### Information shown
====
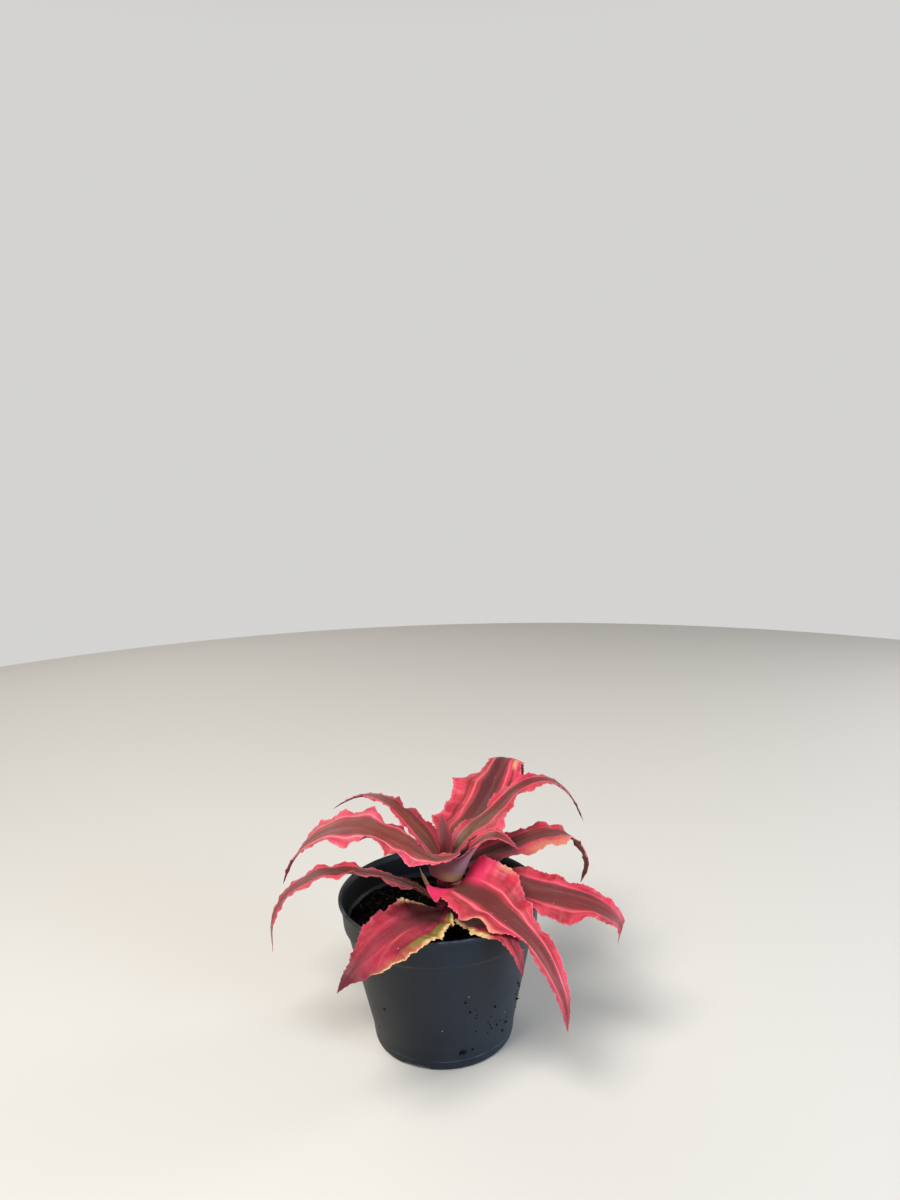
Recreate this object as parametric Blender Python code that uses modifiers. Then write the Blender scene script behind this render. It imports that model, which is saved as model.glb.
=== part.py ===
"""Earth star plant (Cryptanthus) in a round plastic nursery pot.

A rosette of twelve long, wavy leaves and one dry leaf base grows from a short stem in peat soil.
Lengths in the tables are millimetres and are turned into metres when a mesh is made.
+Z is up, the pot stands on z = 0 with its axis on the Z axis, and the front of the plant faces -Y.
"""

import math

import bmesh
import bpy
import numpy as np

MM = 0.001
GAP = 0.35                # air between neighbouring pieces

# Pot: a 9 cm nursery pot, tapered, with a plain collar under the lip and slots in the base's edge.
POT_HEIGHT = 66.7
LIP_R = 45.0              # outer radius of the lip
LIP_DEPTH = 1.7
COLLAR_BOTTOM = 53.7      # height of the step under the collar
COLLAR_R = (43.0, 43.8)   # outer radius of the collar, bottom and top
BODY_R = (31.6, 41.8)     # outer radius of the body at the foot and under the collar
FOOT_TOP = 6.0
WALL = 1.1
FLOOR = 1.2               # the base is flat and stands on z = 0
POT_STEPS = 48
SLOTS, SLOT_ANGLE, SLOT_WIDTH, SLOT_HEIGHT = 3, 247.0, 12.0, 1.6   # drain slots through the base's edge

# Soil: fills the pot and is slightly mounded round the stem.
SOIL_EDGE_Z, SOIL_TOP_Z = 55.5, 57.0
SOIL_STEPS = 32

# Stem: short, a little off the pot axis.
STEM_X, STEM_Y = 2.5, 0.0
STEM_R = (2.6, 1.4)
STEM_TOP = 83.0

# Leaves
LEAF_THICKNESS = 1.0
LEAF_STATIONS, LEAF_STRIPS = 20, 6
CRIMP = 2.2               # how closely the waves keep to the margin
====
### Goal
Extract all the material, leaving every line as it is.

### Worked solution
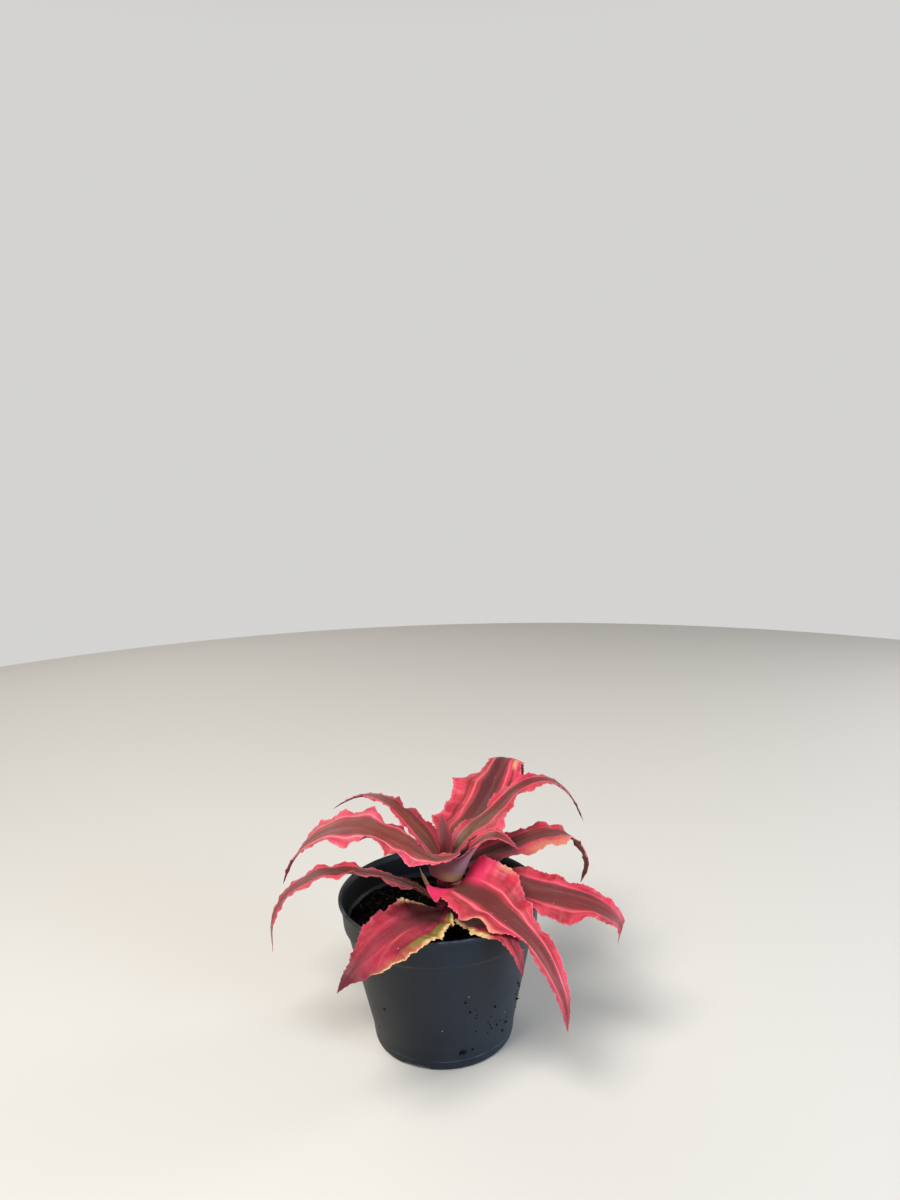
Recreate this object as parametric Blender Python code that uses modifiers. Then write the Blender scene script behind this render. It imports that model, which is saved as model.glb.
=== part.py ===
"""Earth star plant (Cryptanthus) in a round plastic nursery pot.

A rosette of twelve long, wavy leaves and one dry leaf base grows from a short stem in peat soil.
Lengths in the tables are millimetres and are turned into metres when a mesh is made.
+Z is up, the pot stands on z = 0 with its axis on the Z axis, and the front of the plant faces -Y.
"""

import math

import bmesh
import bpy
import numpy as np

MM = 0.001
GAP = 0.35                # air between neighbouring pieces

# Pot: a 9 cm nursery pot, tapered, with a plain collar under the lip and slots in the base's edge.
POT_HEIGHT = 66.7
LIP_R = 45.0              # outer radius of the lip
LIP_DEPTH = 1.7
COLLAR_BOTTOM = 53.7      # height of the step under the collar
COLLAR_R = (43.0, 43.8)   # outer radius of the collar, bottom and top
BODY_R = (31.6, 41.8)     # outer radius of the body at the foot and under the collar
FOOT_TOP = 6.0
WALL = 1.1
FLOOR = 1.2               # the base is flat and stands on z = 0
POT_STEPS = 48
SLOTS, SLOT_ANGLE, SLOT_WIDTH, SLOT_HEIGHT = 3, 247.0, 12.0, 1.6   # drain slots through the base's edge

# Soil: fills the pot and is slightly mounded round the stem.
SOIL_EDGE_Z, SOIL_TOP_Z = 55.5, 57.0
SOIL_STEPS = 32

# Stem: short, a little off the pot axis.
STEM_X, STEM_Y = 2.5, 0.0
STEM_R = (2.6, 1.4)
STEM_TOP = 83.0

# Leaves
LEAF_THICKNESS = 1.0
LEAF_STATIONS, LEAF_STRIPS = 20, 6
CRIMP = 2.2               # how closely the waves keep to the margin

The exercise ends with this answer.